Unlike the assessment of semantic coherence in joint probability estimation (Wolfe & Reyna, 2010b), conditional probability estimation poses a unique challenge, because dividing by zero is implied when either P(A) or P(B) is estimated to be zero. The conditional implied by such an estimate is undefined. One approach is to classify such responses as inconsistent. Alternatively, the approach we adopt is to classify some of these responses as identical or mutually exclusive sets, based on semantics and context. To illustrate using the classic Linda problem (Tversky & Kahneman, 1983), consider the following estimates, in which P(F) is the probability that Linda is a feminist and P(B) is the probability that Linda is a bank teller: P(F) = .90, P(B) = 0, P(F | B) = .40, and P(B | F) = 0. The last conditional can be easily interpreted, because P(B | F) = [P(F | B) * 0]/.90 = 0 for all values of P(F | B). However, the conditional P(F | B) requires one to assume the truth of a statement previously said to be impossible. We argue that judges may bypass this contradiction by assuming an alternative state of affairs in which Linda is in fact a bank teller and providing an estimate on that basis—in which case, P(F | B) can take any value. We interpret such a pattern as consistent with mutually exclusive sets, because events A and B cannot occur simultaneously. Formally, if P(B) = 0, then 0 < P(A) ≤ 1.00, P(B | A) = 0, and 0 ≥ P(A | B) ≥ 1.00. A similar argument is proposed for identical sets in which P(A) = P(B) = 0 and P(B | A) = P(A | B) = 1.00. Even though P(A) = P(B) = 0, when A is assumed to be true, B must also be true, and vice versa. It should be noted that such responses are very rare in our experience (0.5% of responses).
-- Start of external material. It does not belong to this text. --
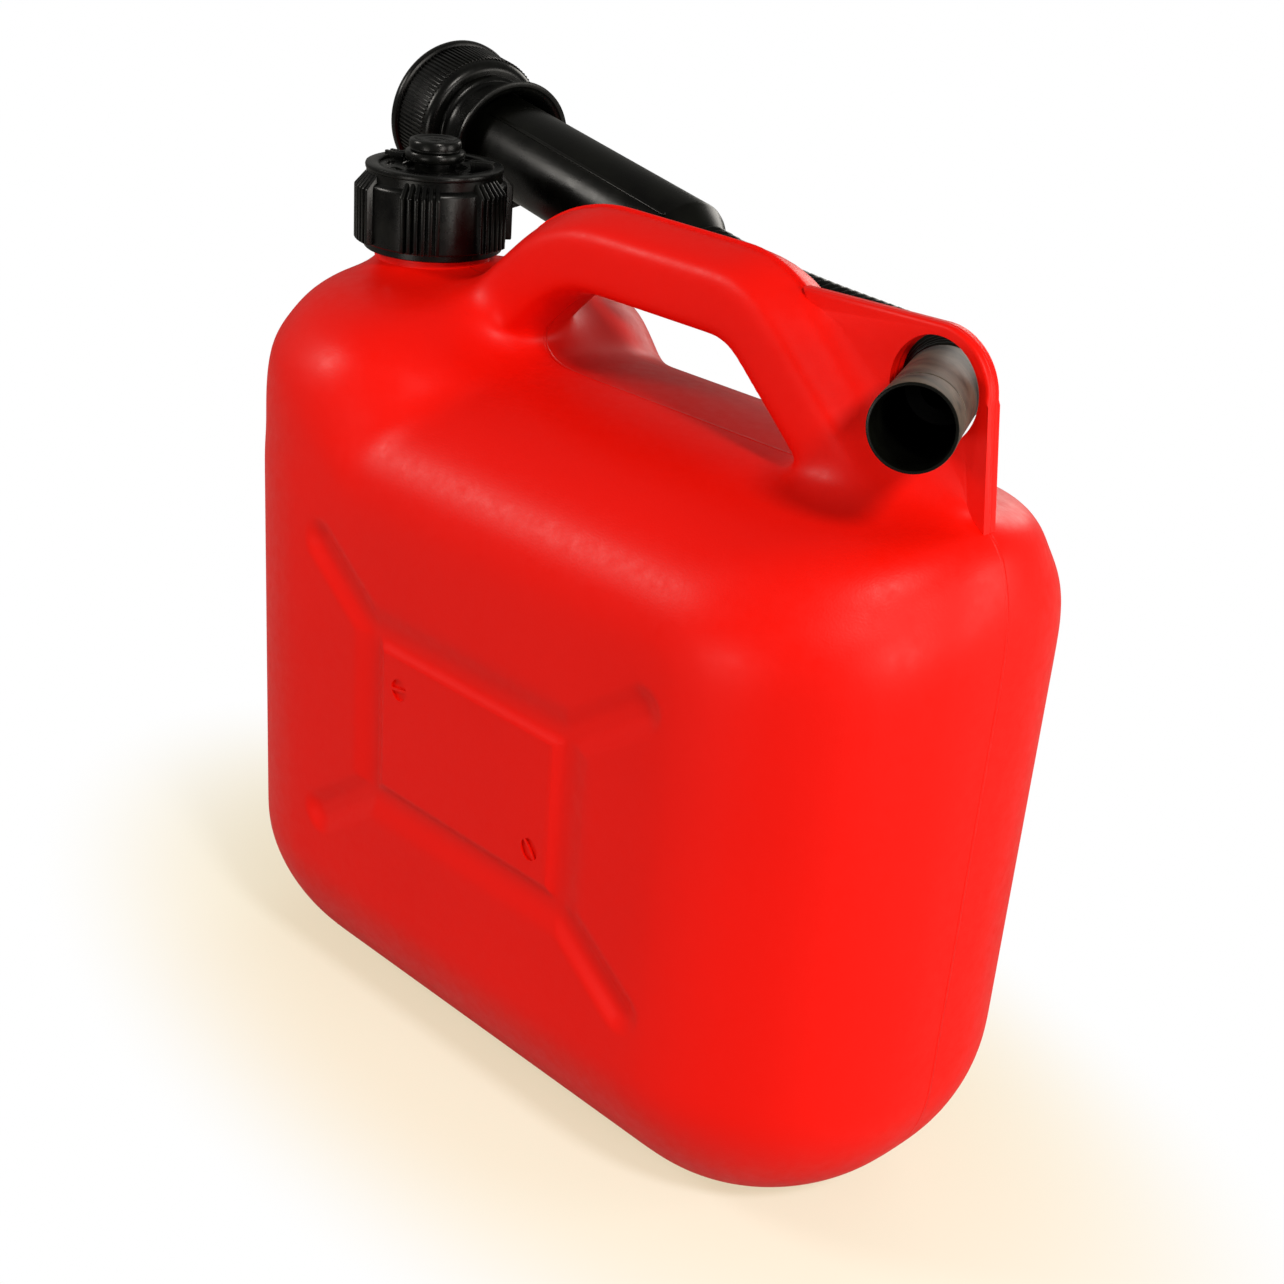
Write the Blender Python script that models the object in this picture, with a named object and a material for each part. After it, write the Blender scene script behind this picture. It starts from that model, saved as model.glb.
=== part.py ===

Another issue resulting from division in conditional probability estimation is that of rounding error. Excel, for example, defaults to a precision level of 15 decimal places, a level of precision far too stringent to be expected of human judges. To remedy this problem, the formulae for subsets and overlapping sets compare the absolute difference between an estimated conditional and the expected conditional to an adjustable tolerance parameter, located in a separate tab of the spreadsheet. We recommend performing a sensitivity analysis by testing several tolerance levels. In our research, using tolerances of ±.005, ±.01, and ±.05 produced qualitatively similar results.

Our final issue regards the rare case in which a response is consistent with two set relationships (less than 0.5% of responses in our experience). When P(A) = P(B) = P(B | A) = P(A | B) = 1.00, it is consistent with both identical and independent sets. Resolving this problem requires an a priori classification decision in service of the goals of the researcher. By default, the supplemental spreadsheet classifies such responses as identical sets. As Wolfe and Reyna (2010b, p. 379) note, “automating the process of categorizing patterns of responses does not substitute for inspecting one’s data.”

Discussion

With only a few caveats, the method presented above automates the evaluation of semantic coherence in conditional probability estimation in a quick and effective manner. In addition to reducing a large problem space into five meaningful patterns, the spreadsheet identifies three nonfallacious errors that may be of theoretical interest. Unlike joint probability estimation, conditional probability estimation poses a unique challenge, because division by zero is implied by the conditionals when either of the marginal probabilities is estimated to be zero. Two solutions for dealing with this issue were proposed: classifying such responses as inconsistent, or classifying them as identical or mutually exclusive sets if certain constraints are satisfied. We find both solutions defensible, so long as one is adopted a priori. Since conditional probability estimation is more prone to rounding error as a result of division, a tolerance parameter can adjusted to a desired level of precision and used to perform a sensitivity analysis.

Much of the early work on conditional probability estimation addressed bold questions such as “Are people irrational?” and “Are people intuitive Bayesians?” Perhaps most current research focuses on questions that are more subtle and nuanced, but arguably no less important. For example, some researchers are interested in understanding the cognitive processes that produce conditional probability judgments, in studying individual differences in conditional probability estimation, and in determining the consequences of theoretically motivated cognitive interventions (Fisher & Wolfe, 2010; Wolfe & Fisher, 2010). Extending the work on semantic coherence from joint probabilities (Wolfe & Reyna, 2010a, 2010b) to conditional probabilities may have implications for the Bayesian approach to reasoning (Evans, 2007; Oaksford & Chater, 2007; Over, 2009). To illustrate, it has been argued that people judge the proposition “if A then B” as the conditional probability P(A | B) (Evans, 2007). Thus, from this standpoint, probability heuristics are used in many forms of verbal reasoning. Assessing semantic coherence within this framework may help distinguish among models of reasoning (Oaksford & Chater, 2007), as well as models of probabilistic inference (Reyna & Brainerd, 2008; Wolfe & Reyna, 2010b). Semantic coherence offers a benchmark or yardstick for assessing a constellation of conditional probability estimates. This is particularly helpful because, unlike joint probabilities, no single conditional probability estimate can be considered fallacious in and of itself. Yet, like fallacies, semantic coherence is a measure of internal consistency. It thus provides potential insights into nonrandom inconsistencies in thinking of the sort that have long been of interest to psychologists.